The new window came yesterday and today, motivated by the thunderstorm we may get tomorrow, I was able to scrape together some time after work to put it in.
Off this pops, don’t move it too far because the cable is still connected to the door handle and if you break that you have to crawl through a broken window to get in. You can see that arm is the mechanism for rolling the window up and down. I took the black piece of metal (mounting plate? bracket?) holding it in place off, slid the glass in, put it back on and then realized it has a little hinge that you have to place into that metal slot in the bottom of the glass. I thought I had a picture but apparently not.
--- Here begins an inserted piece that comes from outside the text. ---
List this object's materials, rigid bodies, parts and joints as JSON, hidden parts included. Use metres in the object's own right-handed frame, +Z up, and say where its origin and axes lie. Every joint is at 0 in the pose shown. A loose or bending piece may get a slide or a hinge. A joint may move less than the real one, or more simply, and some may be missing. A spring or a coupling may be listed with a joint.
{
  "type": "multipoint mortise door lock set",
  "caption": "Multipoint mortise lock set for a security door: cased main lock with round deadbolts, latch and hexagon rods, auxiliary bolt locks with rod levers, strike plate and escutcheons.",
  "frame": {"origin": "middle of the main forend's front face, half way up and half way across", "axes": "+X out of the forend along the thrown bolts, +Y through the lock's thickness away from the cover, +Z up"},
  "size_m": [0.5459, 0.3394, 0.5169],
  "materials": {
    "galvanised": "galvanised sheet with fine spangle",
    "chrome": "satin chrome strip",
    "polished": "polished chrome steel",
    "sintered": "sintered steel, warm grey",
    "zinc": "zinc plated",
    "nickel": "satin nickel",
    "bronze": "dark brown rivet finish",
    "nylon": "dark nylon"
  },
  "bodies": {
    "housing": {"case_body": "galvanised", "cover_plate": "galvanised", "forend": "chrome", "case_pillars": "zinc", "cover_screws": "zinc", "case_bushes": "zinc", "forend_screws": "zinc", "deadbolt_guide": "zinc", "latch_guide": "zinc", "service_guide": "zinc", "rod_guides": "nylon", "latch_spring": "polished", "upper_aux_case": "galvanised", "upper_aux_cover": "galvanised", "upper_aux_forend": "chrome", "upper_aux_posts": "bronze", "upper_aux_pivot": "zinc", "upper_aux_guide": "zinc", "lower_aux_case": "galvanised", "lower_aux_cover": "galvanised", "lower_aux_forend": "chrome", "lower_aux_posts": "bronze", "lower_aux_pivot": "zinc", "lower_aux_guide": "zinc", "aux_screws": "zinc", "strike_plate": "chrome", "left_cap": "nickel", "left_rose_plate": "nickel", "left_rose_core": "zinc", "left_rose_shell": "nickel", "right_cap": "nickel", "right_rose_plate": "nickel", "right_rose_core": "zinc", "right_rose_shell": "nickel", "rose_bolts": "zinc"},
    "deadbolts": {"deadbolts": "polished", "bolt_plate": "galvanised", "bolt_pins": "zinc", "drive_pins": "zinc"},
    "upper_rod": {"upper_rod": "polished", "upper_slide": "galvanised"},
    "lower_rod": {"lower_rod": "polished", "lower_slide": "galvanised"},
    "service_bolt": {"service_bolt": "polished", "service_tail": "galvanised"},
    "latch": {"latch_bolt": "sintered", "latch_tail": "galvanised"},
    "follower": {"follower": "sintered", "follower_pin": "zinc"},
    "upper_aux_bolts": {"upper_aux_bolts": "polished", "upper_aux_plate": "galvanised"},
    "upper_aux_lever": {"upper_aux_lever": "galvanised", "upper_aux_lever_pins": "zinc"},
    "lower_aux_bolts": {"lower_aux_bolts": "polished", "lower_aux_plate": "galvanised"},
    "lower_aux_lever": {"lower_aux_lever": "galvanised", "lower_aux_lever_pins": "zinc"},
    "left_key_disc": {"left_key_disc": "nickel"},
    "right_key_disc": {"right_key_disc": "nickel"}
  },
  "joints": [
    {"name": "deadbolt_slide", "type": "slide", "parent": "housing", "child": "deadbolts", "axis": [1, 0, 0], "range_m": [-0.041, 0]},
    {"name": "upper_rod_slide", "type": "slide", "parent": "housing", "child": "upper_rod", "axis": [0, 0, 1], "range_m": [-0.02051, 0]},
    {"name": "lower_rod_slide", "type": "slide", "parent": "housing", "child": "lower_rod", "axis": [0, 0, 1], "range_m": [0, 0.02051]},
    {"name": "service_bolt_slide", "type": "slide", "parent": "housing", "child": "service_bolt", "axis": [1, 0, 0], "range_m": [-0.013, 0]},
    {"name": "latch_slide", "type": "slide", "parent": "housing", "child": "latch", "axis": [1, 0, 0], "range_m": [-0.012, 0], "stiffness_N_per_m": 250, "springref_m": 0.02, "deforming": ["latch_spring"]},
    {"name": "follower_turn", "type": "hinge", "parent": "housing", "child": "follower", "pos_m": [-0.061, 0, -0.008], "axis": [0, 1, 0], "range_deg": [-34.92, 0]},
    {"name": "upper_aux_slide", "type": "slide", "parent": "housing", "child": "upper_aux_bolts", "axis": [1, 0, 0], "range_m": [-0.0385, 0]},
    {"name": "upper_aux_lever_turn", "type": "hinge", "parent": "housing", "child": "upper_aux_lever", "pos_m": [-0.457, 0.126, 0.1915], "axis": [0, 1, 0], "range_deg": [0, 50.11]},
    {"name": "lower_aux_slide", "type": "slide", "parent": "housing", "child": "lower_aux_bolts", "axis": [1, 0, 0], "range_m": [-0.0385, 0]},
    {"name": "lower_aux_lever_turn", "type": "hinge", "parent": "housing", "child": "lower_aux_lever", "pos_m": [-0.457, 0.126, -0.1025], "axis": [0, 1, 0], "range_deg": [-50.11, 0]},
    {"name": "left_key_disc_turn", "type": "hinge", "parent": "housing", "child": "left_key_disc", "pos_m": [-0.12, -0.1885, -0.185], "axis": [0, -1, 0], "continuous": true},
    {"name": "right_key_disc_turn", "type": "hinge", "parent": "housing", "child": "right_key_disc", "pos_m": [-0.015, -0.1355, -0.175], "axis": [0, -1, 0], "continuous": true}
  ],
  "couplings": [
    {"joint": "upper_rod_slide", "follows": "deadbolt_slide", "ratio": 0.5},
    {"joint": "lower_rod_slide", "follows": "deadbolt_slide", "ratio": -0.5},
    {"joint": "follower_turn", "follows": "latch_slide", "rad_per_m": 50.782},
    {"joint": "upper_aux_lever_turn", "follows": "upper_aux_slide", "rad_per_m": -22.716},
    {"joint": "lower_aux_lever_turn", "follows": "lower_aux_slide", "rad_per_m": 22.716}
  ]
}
Fine enough, just pop off that black metal piece and…. Fuck. It was dark at this point and I thought I’d grabbed my t30 impact socket but apparently that was a safety socket and now the bolt is stripped.
SAFETY CHAT
I don’t give a shit how frustrated you are at how an easy job turned hard or how your glasses are buried in the back of a van or how the babes don’t look at guys wearing safety goggles. WEAR EYE PROTECTION. If you don’t, because you are a stupid jerk then eventually you will be drilling out a stripped bolt and a tiny shard of metal will ricochet into your eye. Hopefully you get lucky and it falls right out and doesn’t scratch the cornea and you can still write posts to all your friends on the internet. But don’t do that. All PPE all the time.
Anyway, as long as I was in there, I added some of my favorite thing. Sound deadener. If nothing else, it makes closing the door more satisfying.
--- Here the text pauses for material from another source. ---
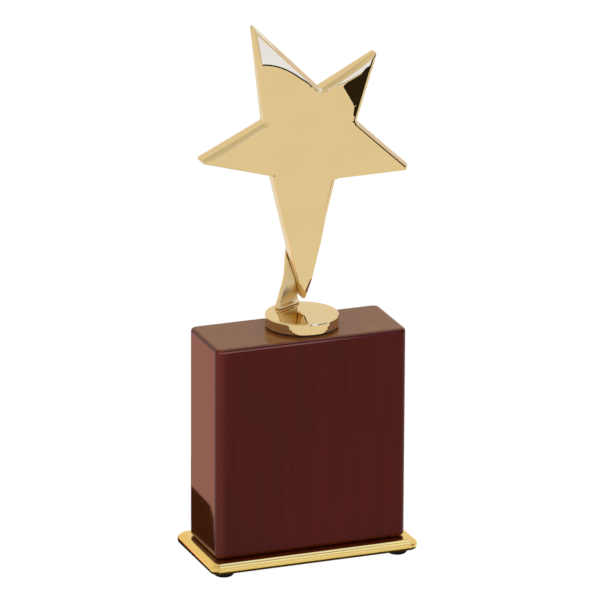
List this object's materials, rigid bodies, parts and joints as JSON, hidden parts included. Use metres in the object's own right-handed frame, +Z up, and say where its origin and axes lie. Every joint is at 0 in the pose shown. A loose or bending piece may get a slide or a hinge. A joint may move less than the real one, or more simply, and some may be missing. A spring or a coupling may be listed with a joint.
{
  "type": "star trophy",
  "caption": "Gold star trophy: irregular mirror-polished star on a rear leg and turned disc, upright glossy red-brown hardwood block, moulded gold base plate on rubber feet",
  "frame": {"origin": "on the standing surface, at the bottom centre of the whole trophy's bounding box, 3.35 mm to the right of the block's middle because the star reaches further right than the base", "axes": "+Z up, along the height; the star's face and the block's wide front look along -Y; +X to the right seen from the front"},
  "size_m": [0.1166, 0.055, 0.2701],
  "materials": {
    "gold_star": "mirror polished gold plating over a zinc casting",
    "gold_leg": "mirror polished gold plating over a zinc casting",
    "gold_disc": "mirror polished gold plating, turned",
    "gold_plate": "polished gold plating, moulded edge",
    "rosewood_lacquer": "high-gloss piano lacquer over dark red hardwood with fine upright grain",
    "brown_pad": "thin dark brown fibre pad",
    "zinc_steel": "bright zinc plate",
    "pin_steel": "plain steel",
    "nut_steel": "zinc plate",
    "screw_brass": "brass plated",
    "black_rubber": "matt black rubber"
  },
  "bodies": {
    "root": {"star_plate": "gold_star", "rear_leg": "gold_leg", "leg_screw_upper": "zinc_steel", "leg_screw_lower": "zinc_steel", "leg_pin_left": "pin_steel", "leg_pin_right": "pin_steel", "pedestal_disc": "gold_disc", "disc_pad": "brown_pad", "wood_block": "rosewood_lacquer", "tie_rod": "zinc_steel", "rod_washer": "zinc_steel", "rod_lock_washer": "pin_steel", "rod_nut": "nut_steel", "base_plate": "gold_plate", "plate_screw_front_left": "screw_brass", "foot_front_left": "black_rubber", "plate_screw_front_right": "screw_brass", "foot_front_right": "black_rubber", "plate_screw_rear_left": "screw_brass", "foot_rear_left": "black_rubber", "plate_screw_rear_right": "screw_brass", "foot_rear_right": "black_rubber"}
  },
  "joints": []
}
Little MB symbol on the glass so you know it’s
actually just branded freightliner for the US market. All T1Ns were built and assembled entirely in Germany by Mercedes-Benz.
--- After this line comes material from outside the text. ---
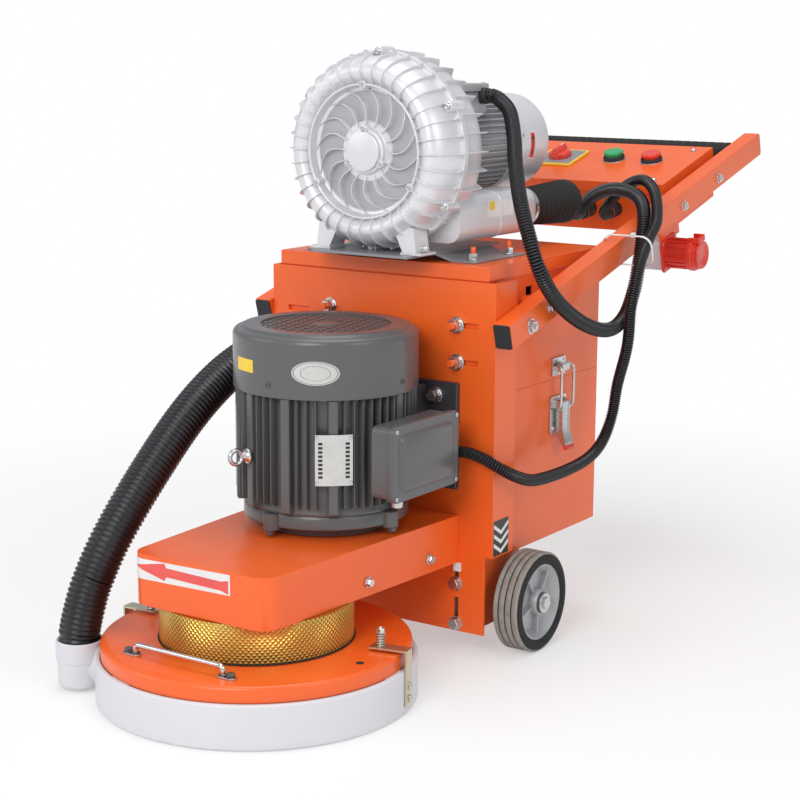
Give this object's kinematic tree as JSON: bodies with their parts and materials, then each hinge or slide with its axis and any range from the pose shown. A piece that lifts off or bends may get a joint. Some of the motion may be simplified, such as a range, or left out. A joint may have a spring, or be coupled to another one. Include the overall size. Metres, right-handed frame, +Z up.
{
  "type": "concrete floor grinder",
  "caption": "Walk-behind concrete floor grinder: belt-driven disc in a floating skirt, upright motor, and a wheeled dust collector with side-channel blower, bin and raked handle.",
  "frame": {"origin": "on the floor, under the middle of the machine's box (hose and conduits left out)", "axes": "+Z up; the grinding head faces -Y and the handle +Y; the visible inlet and latch are on +X; +Y is the longest extent and +X the shortest"},
  "size_m": [0.5688, 1.445, 0.9353],
  "materials": {
    "orange_paint": "gloss orange enamel",
    "bright_steel": "bright zinc or chrome steel",
    "base_plate_grey": "grey sheet steel",
    "black_rubber": "black rubber and corrugated plastic",
    "cast_aluminium": "silver-painted casting",
    "white_urethane": "white moulded skirt",
    "filter_paper": "pleated filter medium",
    "dark_steel": "dark machined steel",
    "grit_metal": "diamond grit segments",
    "red_plastic": "red moulded",
    "motor_grey_paint": "dark warm grey enamel",
    "zinc_plate": "passivated zinc plate",
    "black_plastic": "black moulded",
    "gold_wrap": "gold foil wrap",
    "green_plastic": "green moulded",
    "tyre_rubber": "light grey-brown tread"
  },
  "bodies": {
    "machine": {"head_plate": "orange_paint", "pull_rod": "bright_steel", "skirt_spring_right": "bright_steel", "skirt_spring_left": "bright_steel", "spindle_housing": "gold_wrap", "spindle_bearing": "dark_steel", "arm_floor": "orange_paint", "belt_cover": "orange_paint", "drive_belt": "black_rubber", "motor_end_shield": "motor_grey_paint", "motor_frame": "motor_grey_paint", "motor_cowl": "motor_grey_paint", "motor_terminal_box": "motor_grey_paint", "motor_terminal_lid": "motor_grey_paint", "motor_eye_bolt": "zinc_plate", "frame": "orange_paint", "axle": "bright_steel", "dust_box": "orange_paint", "dust_box_lid": "orange_paint", "filter_cartridge": "filter_paper", "blower_base": "base_plate_grey", "blower_front_casing": "cast_aluminium", "blower_rear_casing": "cast_aluminium", "blower_motor": "cast_aluminium", "blower_cowl": "cast_aluminium", "exhaust_boot": "black_rubber", "handle_frame": "orange_paint", "grip_sleeve": "black_rubber", "control_box": "orange_paint", "inlet_body": "red_plastic", "dust_hose": "black_rubber", "blower_conduit": "black_rubber", "motor_conduit": "black_rubber"},
    "skirt": {"dust_skirt": "white_urethane", "skirt_strap_right": "zinc_plate", "skirt_strap_left": "zinc_plate"},
    "grinding_head": {"spindle": "bright_steel", "spindle_pulley": "dark_steel", "grinding_disc": "dark_steel", "grinding_shoe_1": "grit_metal", "grinding_shoe_2": "grit_metal", "grinding_shoe_3": "grit_metal"},
    "motor_rotor": {"motor_rotor": "bright_steel", "motor_pulley": "dark_steel", "motor_fan": "black_plastic"},
    "blower_rotor": {"blower_impeller": "cast_aluminium"},
    "wheel_right": {"tyre_right": "tyre_rubber", "wheel_core_right": "cast_aluminium"},
    "wheel_left": {"tyre_left": "tyre_rubber", "wheel_core_left": "cast_aluminium"},
    "bin": {"dust_bin": "orange_paint"},
    "lever_right": {"latch_lever_right": "bright_steel"},
    "lever_left": {"latch_lever_left": "bright_steel"},
    "bail_right": {"latch_bail_right": "bright_steel"},
    "bail_left": {"latch_bail_left": "bright_steel"},
    "control_lid": {"control_lid": "orange_paint"},
    "switch_knob": {"switch_knob": "red_plastic"},
    "start_button": {"start_button": "green_plastic"},
    "stop_button": {"stop_button": "red_plastic"},
    "inlet_flap": {"inlet_flap": "red_plastic"}
  },
  "joints": [
    {"name": "skirt_float", "type": "slide", "parent": "machine", "child": "skirt", "axis": [0, 0, 1], "range_m": [0, 0.006], "stiffness_N_per_m": 1500, "springref_m": -0.01, "deforming": ["skirt_spring_right", "skirt_spring_left"]},
    {"name": "motor_spin", "type": "hinge", "parent": "machine", "child": "motor_rotor", "pos_m": [-0.00117, -0.31289, 0.3], "axis": [0, 0, 1], "continuous": true},
    {"name": "spindle_spin", "type": "hinge", "parent": "machine", "child": "grinding_head", "pos_m": [-0.00117, -0.48489, 0.1], "axis": [0, 0, 1], "continuous": true},
    {"name": "blower_spin", "type": "hinge", "parent": "machine", "child": "blower_rotor", "pos_m": [-0.00117, -0.16309, 0.7833], "axis": [0, 1, 0], "continuous": true},
    {"name": "wheel_right_spin", "type": "hinge", "parent": "machine", "child": "wheel_right", "pos_m": [0.22723, -0.07989, 0.08], "axis": [1, 0, 0], "continuous": true},
    {"name": "wheel_left_spin", "type": "hinge", "parent": "machine", "child": "wheel_left", "pos_m": [-0.22957, -0.07989, 0.08], "axis": [1, 0, 0], "continuous": true},
    {"name": "dust_bin_slide", "type": "slide", "parent": "machine", "child": "bin", "axis": [0, 1, 0], "range_m": [0, 0.3]},
    {"name": "latch_lever_right_swing", "type": "hinge", "parent": "bin", "child": "lever_right", "pos_m": [0.20383, 0.05511, 0.372], "axis": [0, -1, 0], "range_deg": [0, 150]},
    {"name": "latch_lever_left_swing", "type": "hinge", "parent": "bin", "child": "lever_left", "pos_m": [-0.20617, 0.05511, 0.372], "axis": [0, 1, 0], "range_deg": [0, 150]},
    {"name": "latch_bail_right_swing", "type": "hinge", "parent": "lever_right", "child": "bail_right", "pos_m": [0.20383, 0.05511, 0.364], "axis": [0, -1, 0], "range_deg": [-175, 0]},
    {"name": "latch_bail_left_swing", "type": "hinge", "parent": "lever_left", "child": "bail_left", "pos_m": [-0.20617, 0.05511, 0.364], "axis": [0, 1, 0], "range_deg": [-175, 0]},
    {"name": "control_lid_hinge", "type": "hinge", "parent": "machine", "child": "control_lid", "pos_m": [-0.00117, 0.61046, 0.74377], "axis": [-1, 0, 0], "range_deg": [0, 100]},
    {"name": "switch_turn", "type": "hinge", "parent": "control_lid", "child": "switch_knob", "pos_m": [-0.06417, 0.50582, 0.73742], "axis": [0, -0.2686, 0.9632], "range_deg": [0, 90]},
    {"name": "start_press", "type": "slide", "parent": "control_lid", "child": "start_button", "axis": [0, 0.2686, -0.9632], "range_m": [0, 0.003], "stiffness_N_per_m": 600, "springref_m": -0.002},
    {"name": "stop_press", "type": "slide", "parent": "control_lid", "child": "stop_button", "axis": [0, 0.2686, -0.9632], "range_m": [0, 0.003], "stiffness_N_per_m": 600, "springref_m": -0.002},
    {"name": "inlet_flap_hinge", "type": "hinge", "parent": "machine", "child": "inlet_flap", "pos_m": [0.26413, 0.42303, 0.61363], "axis": [0, -0.9632, -0.2686], "range_deg": [0, 110], "stiffness_Nm_per_rad": 0.02, "springref_deg": -11.46}
  ],
  "couplings": [
    {"joint": "spindle_spin", "follows": "motor_spin", "ratio": 0.64286},
    {"joint": "latch_bail_right_swing", "follows": "latch_lever_right_swing", "ratio": -1.15},
    {"joint": "latch_bail_left_swing", "follows": "latch_lever_left_swing", "ratio": -1.15}
  ]
}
Wait, what’s this? This isn’t a window?!
In a fit of rage I continued to work on the van. And it was good I’d gotten in the mood because I discovered some PO FUCKERY. They’d previously had the radiator replaced and the mechanic who did it did about the job I do when I’m tired and annoyed and told my wife I’d be home two hours ago. This is the intercooler and its attachment point to the condenser. I figured it out all on my own because it sure as fuck hadn’t been connected before.
Nor had they actually bolted the horn back on after undoing it to move it out of the way. Because it was too much effort?
They were also missing two of the four bolts that connect the intercooler to the radiator. The hard to reach one’s obviously. I played fast and loose, using Genuine OEM KTM bolts. They’ll have the added benefit of reducing the van’s weight by .03 grams.
Here you can see the cleverness of the design. The intercooler bolts onto the radiator in four places on the far outside. Then it hooks up to this line with two small screws. On the bottom, it bolts to the condenser and then the top of the condenser bolts to a crosspiece that goes above the radiator.
Last but not least, the fan connects to the van body on the bottom in the front and to that bracket that goes over the condenser. I’ve read a lot about how folks who replace the condenser get rubbing from this fan that rubs a hole in the condenser but I don’t see how. They’re close ish but they definitely in no way touch and they’re both firmly held in place (if you reconnect everything correctly).
As long as we’re here and it’s almost midnight and I have work tomorrow, I might as well check to see, right?
That is vacuum!
And here is ten minutes after disconnecting the vacuum pump!
I’ll go out and check it tomorrow or Friday but it looks like I’ve fixed the catastrophic hole to atmosphere. Next steps are replacing the dryer, vacuuming for an hour or two and then refilling with R134a by weight. The engine also sounds quieter/smoother with everything properly attached too!